Example Selection For Dictionary Learning

In unsupervised learning, an unbiased uniform sampling strategy is typically used, in order that the learned features faithfully encode the statistical structure of the training data. In this work, we explore whether active example selection strategies - algorithms that select which examples to use, based on the current estimate of the features - can accelerate learning. Specifically, we investigate effects of heuristic and saliency-inspired selection algorithms on the dictionary learning task with sparse activations. We show that some selection algorithms do improve the speed of learning, and we speculate on why they might work.

💡 Research Summary

The paper investigates whether actively selecting training examples—rather than using the conventional uniform random sampling—can accelerate dictionary learning, a core unsupervised learning task that seeks a set of basis vectors (the dictionary) capable of sparsely representing input signals. The authors frame the problem in a probabilistic MAP setting: given a ground‑truth dictionary A* and known noise level, one wishes to recover A* from a collection of signals Xₙ generated as X = A* S + ε, where each sparse code sᵢ has exactly k non‑zero entries drawn from an exponential distribution. Because jointly optimizing A and the codes S is NP‑hard, the standard alternating scheme is employed: an encoding step (sparse coding) followed by a dictionary update step (gradient descent on the reconstruction loss).

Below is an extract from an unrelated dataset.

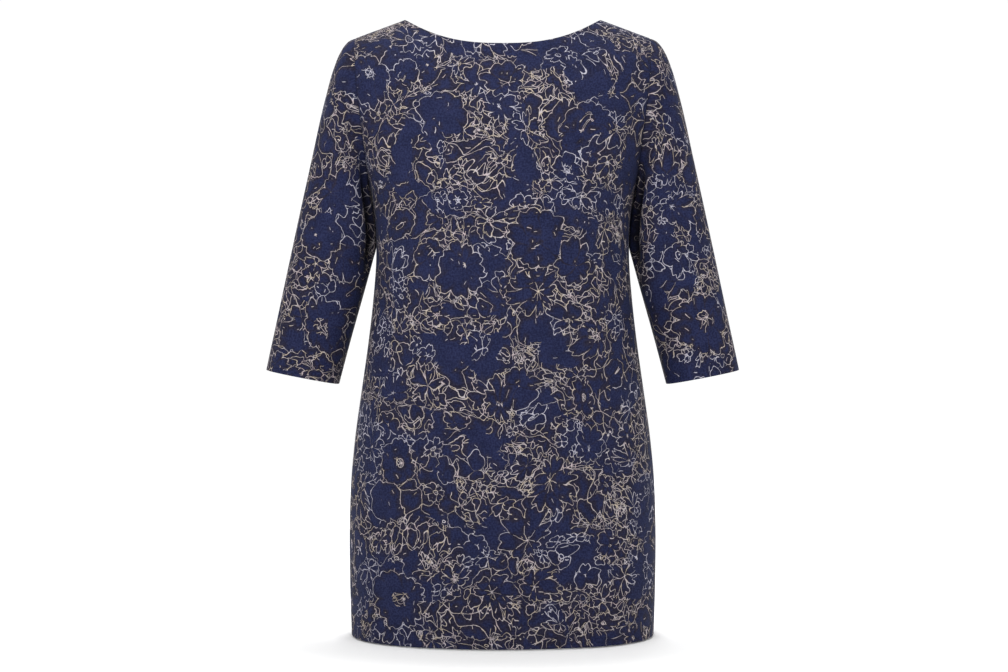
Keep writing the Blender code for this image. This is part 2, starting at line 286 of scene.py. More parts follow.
# outer face of a panel as rows from hem to shoulder and columns from the right seam to the left one
def panelGrid(side):
    u, v = panelColumns(), panelRows()
    angles = np.pi * u

    def levelRow(z):
        x = halfWidth(np.full(len(u), z)) * ovalAcross(angles)
        return lengthOfFall(shoulderHeight(x) - z)

    underarm, shoulder = panelLook["underarm"], panelLook["shoulder"]
    turnTop = clothLook["hemTurn"] + panelLook["aboveTurn"]
    band = -body["hemBelow"] + turnTop
    sideZ = band + np.clip(v / underarm, 0, 1) * (-body["underarmBelow"] - band)
    armTurn = np.clip((v - underarm) / (1 - underarm), 0, 1) * np.pi
    armAngle, armLength = armholeEdge((1 - np.cos(armTurn)) / 2)
    onSide = v <= underarm
    rightAngle = np.where(onSide, 0.0, armAngle)
    rightLength = np.where(onSide, lengthOfFall(shoulderHeight(halfWidth(sideZ)) - sideZ), armLength)

    fold = np.minimum(u, 1 - u)
    neckHalf, shoulderHalf = body["neckHalf"], body["shoulderHalf"]
    outer = shoulderHalf + (neckHalf - shoulderHalf) * fold / shoulder
    neckTurn = np.clip((fold - shoulder) / (1 - 2 * shoulder), 0, 1) * np.pi
    inner = neckHalf * np.cos(neckTurn)
    topX = np.where(fold <= shoulder, outer, inner) * np.where(u <= 0.5, 1, -1)
    dip = body["neckDrop"][side] * (1 - np.clip(np.abs(topX) / neckHalf, 0, 1) ** body["neckCurve"])
    topZ = np.where(fold > shoulder, -dip, shoulderHeight(topX))
    topLength = lengthOfFall(np.maximum(shoulderHeight(topX) - topZ, 0))

    angle = fillInside(angles, ovalAngle(topX, topZ), rightAngle, np.pi - rightAngle, u, v)
    length = fillInside(levelRow(band), topLength, rightLength, rightLength, u, v)
    angle = np.vstack([np.tile(angles, (len(hemHeights()), 1)), angle])
    length = np.vstack([np.stack([levelRow(z - body["hemBelow"]) for z in hemHeights()]), length])
    return bodyPoint(side, angle, length), angle, length, u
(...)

The novelty lies in inserting an “example selection” stage between encoding and updating. A selection algorithm consists of two components: (1) a goodness measure gⱼ(sᵢ, xᵢ) that assigns a scalar score to each (example, dictionary‑element) pair, and (2) a selector function f_sel that uses the collection of scores G to pick a subset of n examples for the upcoming update. Five goodness measures are defined:

• Err – the L₁ reconstruction error ‖Â sᵢ – xᵢ‖₁, favoring “critical” examples that the current dictionary reconstructs poorly.
• Grad – Err multiplied by the activation of element j, i.e., ‖Â sᵢ – xᵢ‖₁·sᵢⱼ, thus preferring examples that both incur large error and strongly activate a particular atom, which directly correlates with the magnitude of the gradient for that atom.
• SNR – an estimate of signal‑to‑noise ratio, (‖xᵢ‖² / ‖Â sᵢ – xᵢ‖²)·sᵢⱼ, encouraging low‑noise examples.
• SUN – derived from a visual saliency model; because activations are assumed exponentially distributed, the self‑information −log P(sᵢⱼ) is proportional to sᵢⱼ, so SUN essentially mirrors Grad without using the reconstruction error.
• SalMap – a classic saliency map (Itti et al.) computed directly from the raw patch xᵢ, independent of the current dictionary.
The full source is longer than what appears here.